Gerade bei einem gänzlichen oder teilweisen Verlust eines Armes oder eines Beines schafft die Gliedertaxe eine einfache und objektivierbare Basis für die Entschädigung des Unfallversicherers. Dass dies auch anders sein kann, zeigt die Entscheidung OGH 7 Ob 190/21y vom 26.1.2022.
Redakteur/in: Andreas Richter - Veröffentlicht am 27.06.2022
Von Dr. Wolfgang Reisinger (Foto)
Der Versicherungsnehmer (VN) kam als Motorradfahrer zu Sturz.
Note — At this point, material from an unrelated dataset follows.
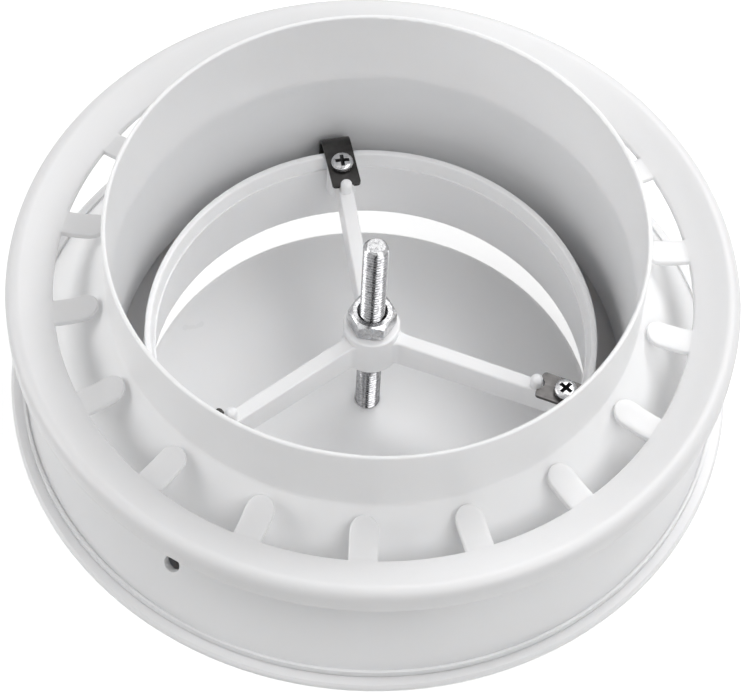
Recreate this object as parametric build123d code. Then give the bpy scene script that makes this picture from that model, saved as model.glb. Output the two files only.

Infolge einer schweren Beinverletzung links musste das Bein knapp oberhalb der Oberschenkelmitte amputiert werden. Der VN trägt ein Oberschenkelkunstbein mit einem mikroprozessorgesteuerten Kniegelenk und einem Fußteil aus Karbon. Unter Berücksichtigung der dem VN verbliebenen Funktionen, die zu einer gewissen Fähigkeit des Sitzens, des Liegens auf der linken Körperhälfte als auch zu Prothesentauglichkeit führen, wurde der Dauerschaden für das linke Bein mit 90% des Beinwerts festgelegt. Der VN behauptete, die Funktionsfähigkeit des linken Beins sei ohne Prothese zu beurteilen und bei der Ermittlung der Invaliditätsleistung sei daher der volle Beinwert anzusetzen. Die Klage des VN blieb in allen Instanzen erfolglos.
Entscheidungsgründe
Zu den natürlichen Aufgaben, die die Beine zu erfüllen haben, zählt im Wesentlichen die Fortbewegung. Die Prothesentauglichkeit des verbleibenden Gliederrestes dient daher der unmittelbaren Erfüllung dieser Aufgabe. Sie verbessert jedenfalls die Fortbewegungsmöglichkeiten gegenüber der Situation, eine Prothese nicht verwenden zu können und auf Krücken oder gar den Rollstuhl angewiesen zu sein, erheblich. Die dem Gliederrest verbleibende Prothesentauglichkeit bewirkt – gegenüber dem völligen Verlust des Gliedes – eine Verbesserung der Gebrauchsfähigkeit des Beines und damit der gesamten Lebenssituation des VN. Die einem Gliederrest verbleibende Prothesentauglichkeit hat einen geringeren Invaliditätsgrad zur Folge als der vollständige Verlust des Gliedes.
Kommentar
Es geht hier um die durchaus interessante Frage, ob bei einem Verlust des Beines eine verbleibende Prothesentauglichkeit den in der Gliedertaxe vorgesehenen Prozentsatz vermindert. Der Unterschied zwischen 90% des Beinwerts und vollem Beinwert beträgt hier immerhin 35.000 Euro. In der Amputationschirurgie wird alle Mühe darauf verwendet, einerseits Gliedmaßenlängen zu erhalten und andererseits gut prothesentaugliche Amputationsstümpfe zu schaffen, um damit so viel Funktion wie möglich zu erhalten. Gliedmaßenstümpfe sind daher a priori nicht als funktionslos anzusehen. Wie man sich im Internet überzeugen kann, ist z.B. auch Autofahren selbstverständlich mit einer derartigen Prothese möglich. Eine wichtige Voraussetzung ist, dass der Stumpf vollständig und sehr gut verheilt ist und die Prothese optimal und perfekt angepasst sitzt. Zudem muss natürlich die Reaktionszeit und die mit der Prothese umsetzbare Kraft ausreichend sein. Wenn man den technischen Fortschritt bei Beinprothesen mit einem computergesteuerten Kniegelenk (sogenannte C-Leg) berücksichtigt, ist eine Minderung lediglich um 10% des Beinwerts ohnehin als eher gering anzusehen. Aus den Medien ist bekannt, dass Läufer sogar mit zwei derartigen Beinprothesen beachtliche sportliche Leistungen vollbringen können. Die Kosten eines derartigen High-Tech-Produkts betragen relativ beachtliche 50.000 Euro, die unter gewissen Umständen aber sogar vom Sozialversicherungsträger bezahlt werden. Die Verwendung eines C-Leg ist allerdings nur möglich, wenn ein nicht allzu kleiner Beinstumpf verbleibt. Letztendlich ist das alles aber eine medizinische Frage.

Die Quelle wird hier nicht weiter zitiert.